Reversed polarized emission in highly strained $a$-plane GaN/AlN multiple quantum wells

The polarization of the emission from a set of highly strained $a$-plane GaN/AlN multiple quantum wells of varying well widths has been studied. A single photoluminescence peak is observed that shifts to higher energies as the quantum well thickness decreases due to quantum confinement. The emitted light is linearly polarized. For the thinnest samples the preferential polarization direction is perpendicular to the wurtzite $c$ axis with a degree of polarization that decreases with increasing well width. However, for the thickest well the preferred polarization direction is parallel to the $c$ axis.
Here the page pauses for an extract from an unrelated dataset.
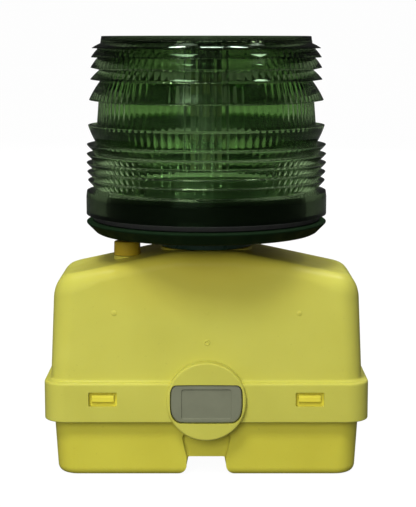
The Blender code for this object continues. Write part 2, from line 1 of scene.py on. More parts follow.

Raman scattering, x-ray diffraction, and transmission electron microscopy studies have been performed to determine the three components of the strain tensor in the active region. Moreover, the experimental results have been compared with the strain values computed by means of a model based on the elastic continuum theory. A high anisotropic compressive in-plane strain has been found, namely, $-0.6\mathrm{\%}$ and $-2.8\mathrm{\%}$ along the in-plane directions $\left[1\overline{1}00\right]$ and [0001], respectively, for the thickest quantum well. The oscillator strength of the lowest optical transition has been calculated within the framework of a multiband envelope function model for various quantum well widths and strain values. The influence of confinement and strain on the degree of polarization is discussed and compared with experiment considering various sets of material parameters.

Figure 1

Schematic showing the orientation of the coordinates $x$, $y$, and $z$ with respect to the crystallographic directions of the multiple QW samples.

Figure 2

(Color online) (a) Low-temperature PL spectra of the four multiple QWs with width $\left(d\right)$ varying from 2 to 16 nm. Full lines correspond to $E\perp c$ and dashed lines to $E\parallel c$. The inset shows the peak energy as a function of QW width (dots) together with the theoretical results obtained by using the parameters of Set 1 (full line). The dashed line results from redshifting the theoretical calculations by 100 meV. (b) DOP vs QW width. Dots correspond to the experimental values. Triangles show the result of calculations using the parameters of Set 1 while squares correspond to Set 2. Lines are guide to the eyes.

Figure 3

Low-resolution TEM image of the 16 nm QW sample along [0001] zone axis showing the morphology of the multiple QWs.

Figure 4

(Color online) HRTEM images taken along the [0001] zone axis and corresponding map of $a_x$ obtained from GPA analysis: [(a) and (b)] 2 nm QW and [(c) and (d)] 16 nm QW.

Figure 5

(Color online) Raman shift of ${\text{E}}_{2\text{h}}$ (squares), ${\text{E}}_1\left(\text{TO}\right)$ (triangles), and ${\text{A}}_1\left(\text{TO}\right)$ (dots) phonon modes of GaN as a function of QW width. The lines are guide to the eyes.

Figure 6

(Color online) Comparison between experimental (full symbols for XRD/TEM, empty for Raman) and theoretical (lines) values of strain as a function of QW width. Squares show the expansion along the growth direction $x$ while triangles and dots correspond to the in-plane compression along $y$ and $z$, respectively.

Figure 7

(Color online) [(a) and (c)] Oscillator strengths $f_y$ and [(b) and (d)] $f_z$ mapped as a function of in-plane strain. The figures correspond to bulk GaN (top) and to the 2 nm QW (bottom). Parameters of Set 1 were used. Contour lines are plotted at intervals of 0.2.

Figure 8

(Color online) Calculated ${\left(\text{DOP}\right)}_{\text{th}}$ mapped as a function of in-plane strain for a 16 nm GaN/AlN $a$-plane QW obtained by using the parameters of (a) Set 1 and (b) Set 2. The full line marks ${\left(\text{DOP}\right)}_{\text{th}}=0$. The open circles correspond to the values of strain obtained by TEM for the 2 nm (lower point) and the 16 nm QWs (upper point).